**Given exercise**
Reproduce the following material exactly, including every line.

**Data shown**
┏━━
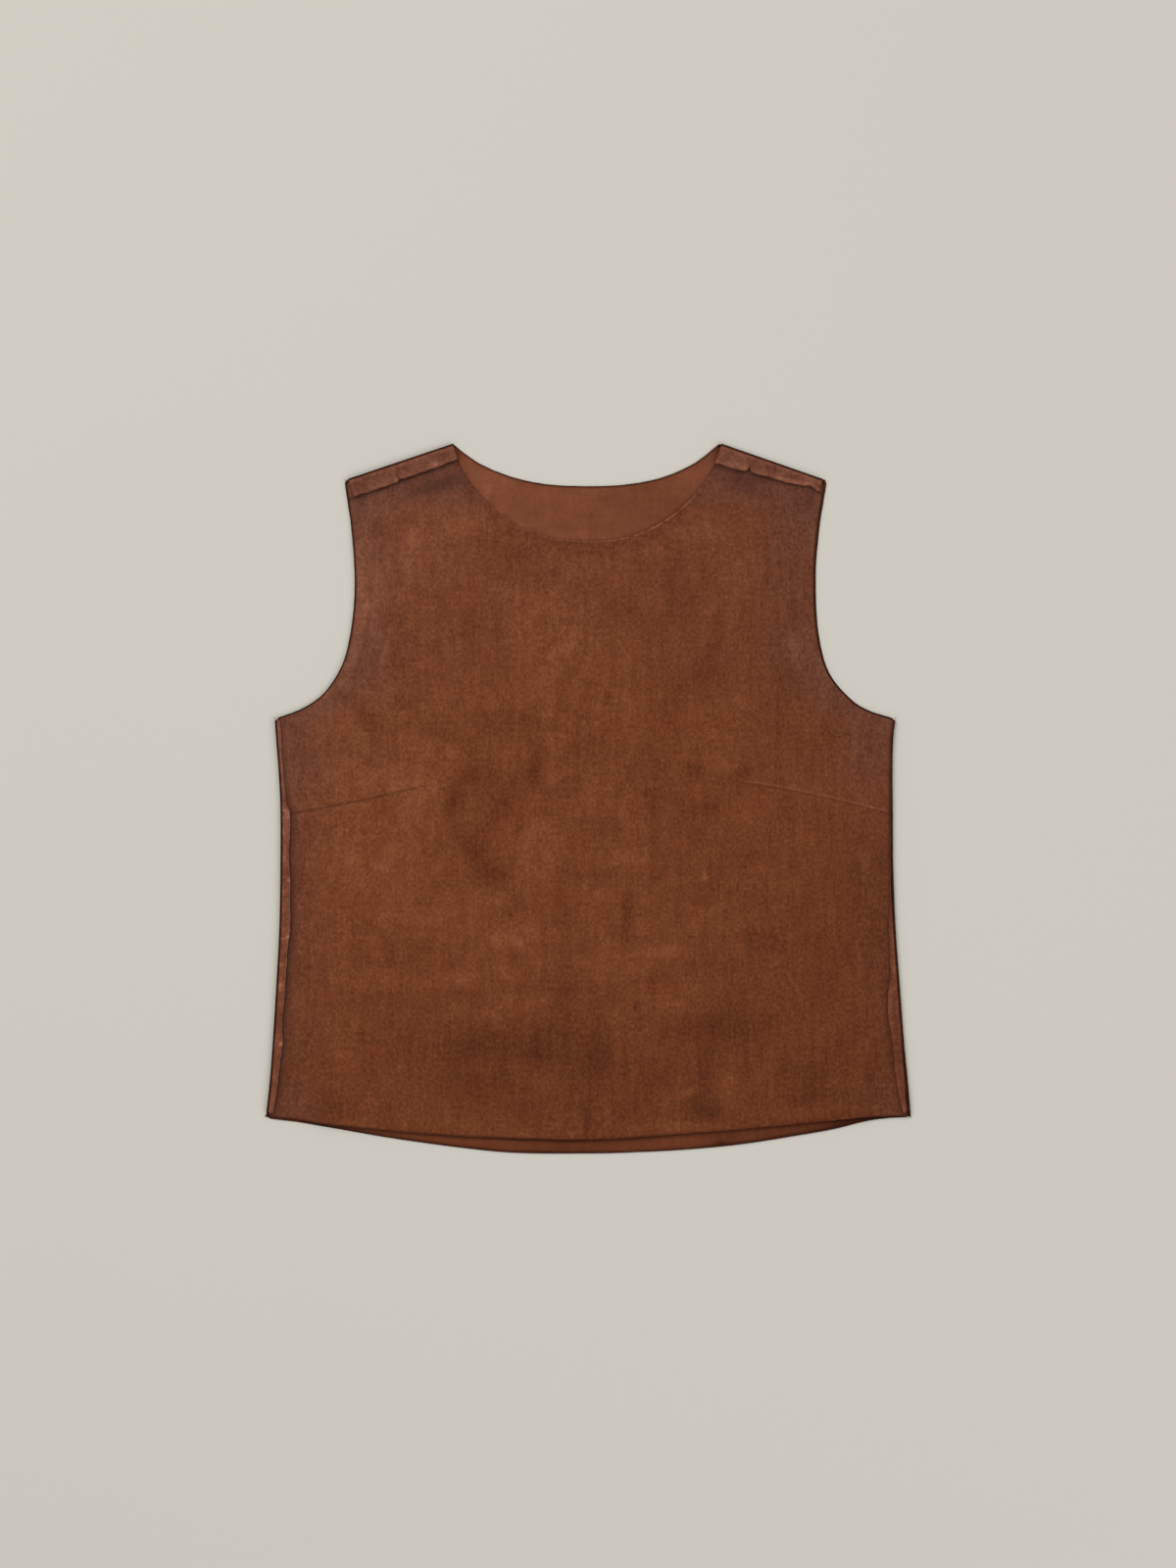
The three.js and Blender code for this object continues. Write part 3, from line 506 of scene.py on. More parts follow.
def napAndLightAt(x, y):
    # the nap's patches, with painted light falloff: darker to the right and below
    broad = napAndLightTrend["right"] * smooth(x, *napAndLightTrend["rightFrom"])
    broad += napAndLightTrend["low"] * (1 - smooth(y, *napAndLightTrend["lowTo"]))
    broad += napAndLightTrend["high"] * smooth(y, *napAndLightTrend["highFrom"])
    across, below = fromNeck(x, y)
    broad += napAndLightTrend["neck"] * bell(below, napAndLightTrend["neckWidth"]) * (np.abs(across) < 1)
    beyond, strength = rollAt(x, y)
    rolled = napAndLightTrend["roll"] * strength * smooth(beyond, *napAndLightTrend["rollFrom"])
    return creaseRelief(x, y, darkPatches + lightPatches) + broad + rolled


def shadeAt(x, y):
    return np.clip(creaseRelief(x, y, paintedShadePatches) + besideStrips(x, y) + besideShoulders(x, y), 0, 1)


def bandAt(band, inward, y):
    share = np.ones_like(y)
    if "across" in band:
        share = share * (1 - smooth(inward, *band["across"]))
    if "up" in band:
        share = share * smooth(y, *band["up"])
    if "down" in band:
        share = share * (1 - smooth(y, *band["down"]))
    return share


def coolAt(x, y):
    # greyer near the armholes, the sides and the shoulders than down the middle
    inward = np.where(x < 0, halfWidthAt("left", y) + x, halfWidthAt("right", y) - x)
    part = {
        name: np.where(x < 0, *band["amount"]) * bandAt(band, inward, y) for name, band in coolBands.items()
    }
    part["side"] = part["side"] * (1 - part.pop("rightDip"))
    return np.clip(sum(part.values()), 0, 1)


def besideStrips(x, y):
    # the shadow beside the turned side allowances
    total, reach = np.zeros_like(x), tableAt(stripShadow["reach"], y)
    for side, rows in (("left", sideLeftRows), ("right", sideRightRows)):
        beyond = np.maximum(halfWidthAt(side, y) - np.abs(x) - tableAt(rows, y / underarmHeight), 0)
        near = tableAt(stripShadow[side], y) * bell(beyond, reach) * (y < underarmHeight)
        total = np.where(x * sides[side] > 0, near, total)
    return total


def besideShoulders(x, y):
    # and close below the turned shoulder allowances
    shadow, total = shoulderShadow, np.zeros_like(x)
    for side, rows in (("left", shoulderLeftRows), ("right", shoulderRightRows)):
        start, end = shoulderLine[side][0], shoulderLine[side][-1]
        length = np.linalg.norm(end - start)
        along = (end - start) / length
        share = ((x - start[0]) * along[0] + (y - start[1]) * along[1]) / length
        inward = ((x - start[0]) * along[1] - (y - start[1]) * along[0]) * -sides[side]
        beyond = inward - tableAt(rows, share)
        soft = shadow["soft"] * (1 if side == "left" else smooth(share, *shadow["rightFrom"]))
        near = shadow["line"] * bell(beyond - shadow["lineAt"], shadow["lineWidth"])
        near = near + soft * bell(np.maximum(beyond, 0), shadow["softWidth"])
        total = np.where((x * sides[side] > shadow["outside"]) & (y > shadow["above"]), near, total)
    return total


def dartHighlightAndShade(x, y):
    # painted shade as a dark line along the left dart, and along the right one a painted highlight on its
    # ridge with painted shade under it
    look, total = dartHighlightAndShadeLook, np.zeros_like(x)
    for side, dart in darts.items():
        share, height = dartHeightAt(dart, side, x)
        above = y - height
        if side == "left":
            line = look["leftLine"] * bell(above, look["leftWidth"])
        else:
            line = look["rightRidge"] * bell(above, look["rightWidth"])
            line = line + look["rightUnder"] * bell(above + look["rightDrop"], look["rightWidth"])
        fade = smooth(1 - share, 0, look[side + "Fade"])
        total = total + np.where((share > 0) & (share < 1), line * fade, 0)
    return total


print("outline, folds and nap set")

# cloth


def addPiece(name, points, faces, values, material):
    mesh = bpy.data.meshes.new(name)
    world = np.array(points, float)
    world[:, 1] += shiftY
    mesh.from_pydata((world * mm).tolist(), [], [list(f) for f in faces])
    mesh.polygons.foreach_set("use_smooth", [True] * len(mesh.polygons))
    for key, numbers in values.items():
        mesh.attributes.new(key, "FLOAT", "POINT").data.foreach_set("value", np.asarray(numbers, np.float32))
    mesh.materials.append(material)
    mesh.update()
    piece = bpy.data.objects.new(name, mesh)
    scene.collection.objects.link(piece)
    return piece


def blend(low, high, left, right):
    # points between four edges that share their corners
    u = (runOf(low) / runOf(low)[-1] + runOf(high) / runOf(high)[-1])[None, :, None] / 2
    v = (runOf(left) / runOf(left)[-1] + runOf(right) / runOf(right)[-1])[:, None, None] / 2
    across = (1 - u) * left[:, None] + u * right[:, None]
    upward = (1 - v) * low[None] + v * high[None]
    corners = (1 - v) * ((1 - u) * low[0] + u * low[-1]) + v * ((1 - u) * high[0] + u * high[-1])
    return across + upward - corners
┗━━
**Solved exercise**
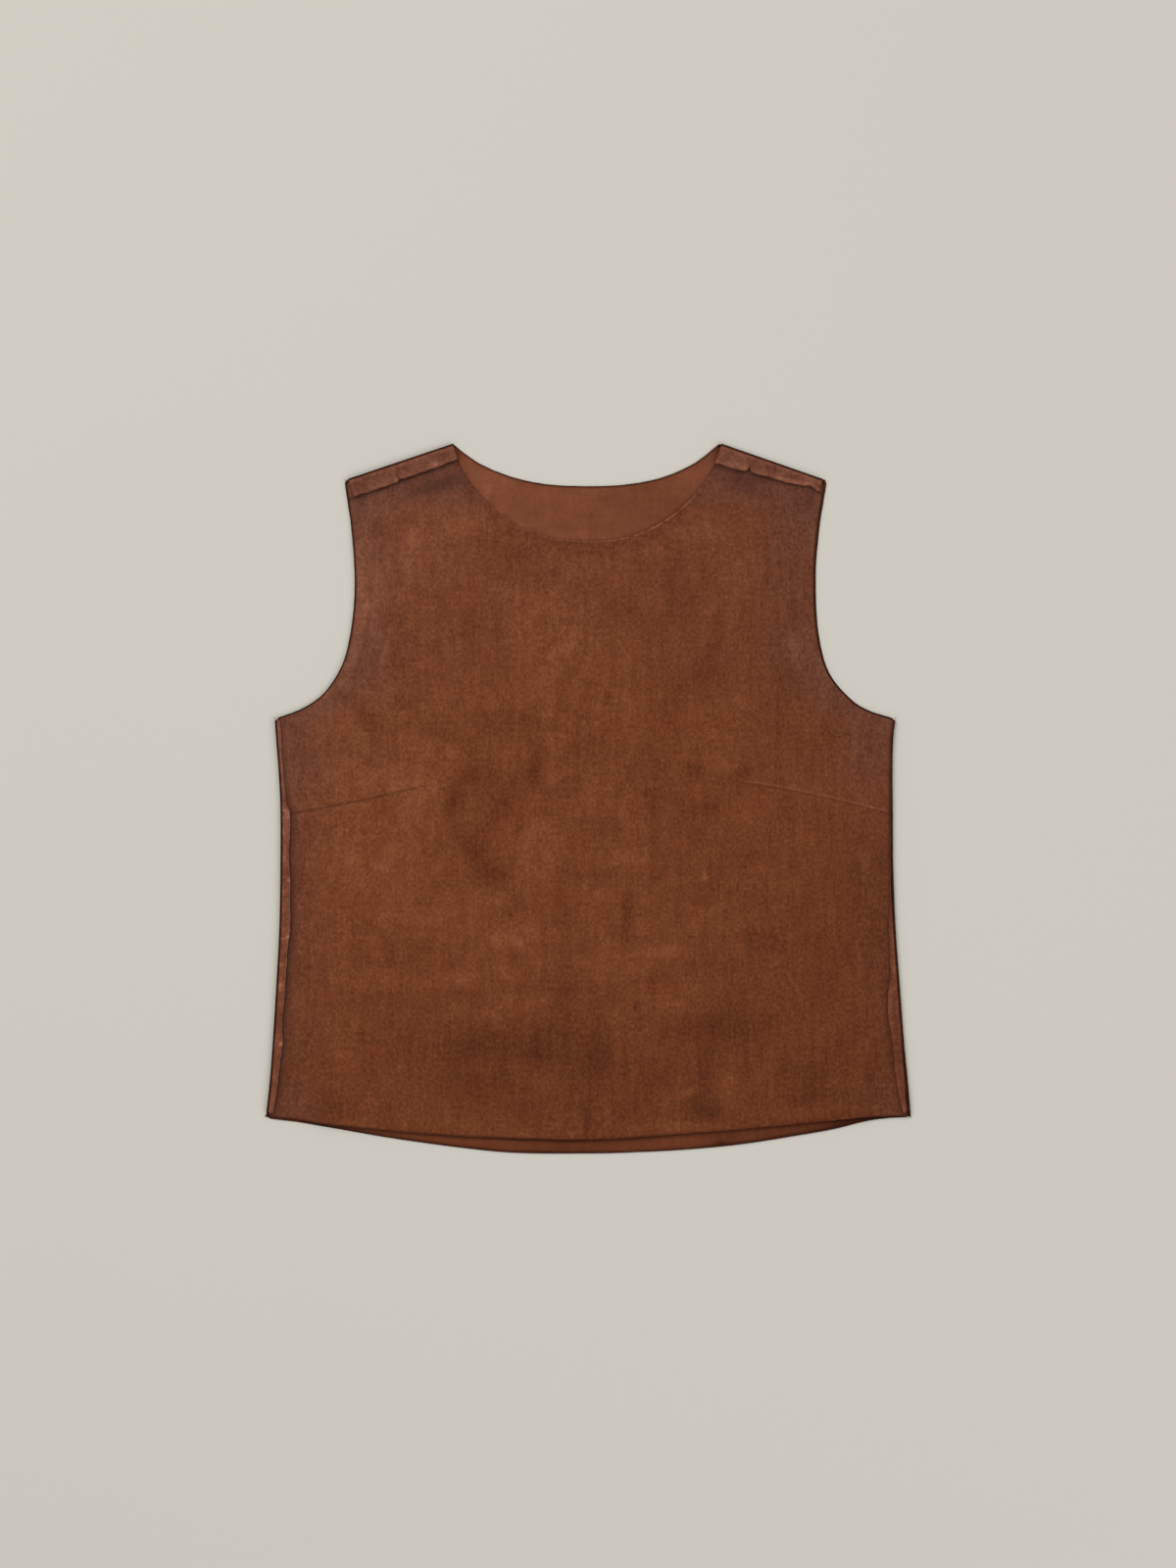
The three.js and Blender code for this object continues. Write part 3, from line 506 of scene.py on. More parts follow.
def napAndLightAt(x, y):
    # the nap's patches, with painted light falloff: darker to the right and below
    broad = napAndLightTrend["right"] * smooth(x, *napAndLightTrend["rightFrom"])
    broad += napAndLightTrend["low"] * (1 - smooth(y, *napAndLightTrend["lowTo"]))
    broad += napAndLightTrend["high"] * smooth(y, *napAndLightTrend["highFrom"])
    across, below = fromNeck(x, y)
    broad += napAndLightTrend["neck"] * bell(below, napAndLightTrend["neckWidth"]) * (np.abs(across) < 1)
    beyond, strength = rollAt(x, y)
    rolled = napAndLightTrend["roll"] * strength * smooth(beyond, *napAndLightTrend["rollFrom"])
    return creaseRelief(x, y, darkPatches + lightPatches) + broad + rolled


def shadeAt(x, y):
    return np.clip(creaseRelief(x, y, paintedShadePatches) + besideStrips(x, y) + besideShoulders(x, y), 0, 1)


def bandAt(band, inward, y):
    share = np.ones_like(y)
    if "across" in band:
        share = share * (1 - smooth(inward, *band["across"]))
    if "up" in band:
        share = share * smooth(y, *band["up"])
    if "down" in band:
        share = share * (1 - smooth(y, *band["down"]))
    return share


def coolAt(x, y):
    # greyer near the armholes, the sides and the shoulders than down the middle
    inward = np.where(x < 0, halfWidthAt("left", y) + x, halfWidthAt("right", y) - x)
    part = {
        name: np.where(x < 0, *band["amount"]) * bandAt(band, inward, y) for name, band in coolBands.items()
    }
    part["side"] = part["side"] * (1 - part.pop("rightDip"))
    return np.clip(sum(part.values()), 0, 1)


def besideStrips(x, y):
    # the shadow beside the turned side allowances
    total, reach = np.zeros_like(x), tableAt(stripShadow["reach"], y)
    for side, rows in (("left", sideLeftRows), ("right", sideRightRows)):
        beyond = np.maximum(halfWidthAt(side, y) - np.abs(x) - tableAt(rows, y / underarmHeight), 0)
        near = tableAt(stripShadow[side], y) * bell(beyond, reach) * (y < underarmHeight)
        total = np.where(x * sides[side] > 0, near, total)
    return total


def besideShoulders(x, y):
    # and close below the turned shoulder allowances
    shadow, total = shoulderShadow, np.zeros_like(x)
    for side, rows in (("left", shoulderLeftRows), ("right", shoulderRightRows)):
        start, end = shoulderLine[side][0], shoulderLine[side][-1]
        length = np.linalg.norm(end - start)
        along = (end - start) / length
        share = ((x - start[0]) * along[0] + (y - start[1]) * along[1]) / length
        inward = ((x - start[0]) * along[1] - (y - start[1]) * along[0]) * -sides[side]
        beyond = inward - tableAt(rows, share)
        soft = shadow["soft"] * (1 if side == "left" else smooth(share, *shadow["rightFrom"]))
        near = shadow["line"] * bell(beyond - shadow["lineAt"], shadow["lineWidth"])
        near = near + soft * bell(np.maximum(beyond, 0), shadow["softWidth"])
        total = np.where((x * sides[side] > shadow["outside"]) & (y > shadow["above"]), near, total)
    return total


def dartHighlightAndShade(x, y):
    # painted shade as a dark line along the left dart, and along the right one a painted highlight on its
    # ridge with painted shade under it
    look, total = dartHighlightAndShadeLook, np.zeros_like(x)
    for side, dart in darts.items():
        share, height = dartHeightAt(dart, side, x)
        above = y - height
        if side == "left":
            line = look["leftLine"] * bell(above, look["leftWidth"])
        else:
            line = look["rightRidge"] * bell(above, look["rightWidth"])
            line = line + look["rightUnder"] * bell(above + look["rightDrop"], look["rightWidth"])
        fade = smooth(1 - share, 0, look[side + "Fade"])
        total = total + np.where((share > 0) & (share < 1), line * fade, 0)
    return total


print("outline, folds and nap set")

# cloth


def addPiece(name, points, faces, values, material):
    mesh = bpy.data.meshes.new(name)
    world = np.array(points, float)
    world[:, 1] += shiftY
    mesh.from_pydata((world * mm).tolist(), [], [list(f) for f in faces])
    mesh.polygons.foreach_set("use_smooth", [True] * len(mesh.polygons))
    for key, numbers in values.items():
        mesh.attributes.new(key, "FLOAT", "POINT").data.foreach_set("value", np.asarray(numbers, np.float32))
    mesh.materials.append(material)
    mesh.update()
    piece = bpy.data.objects.new(name, mesh)
    scene.collection.objects.link(piece)
    return piece


def blend(low, high, left, right):
    # points between four edges that share their corners
    u = (runOf(low) / runOf(low)[-1] + runOf(high) / runOf(high)[-1])[None, :, None] / 2
    v = (runOf(left) / runOf(left)[-1] + runOf(right) / runOf(right)[-1])[:, None, None] / 2
    across = (1 - u) * left[:, None] + u * right[:, None]
    upward = (1 - v) * low[None] + v * high[None]
    corners = (1 - v) * ((1 - u) * low[0] + u * low[-1]) + v * ((1 - u) * high[0] + u * high[-1])
    return across + upward - corners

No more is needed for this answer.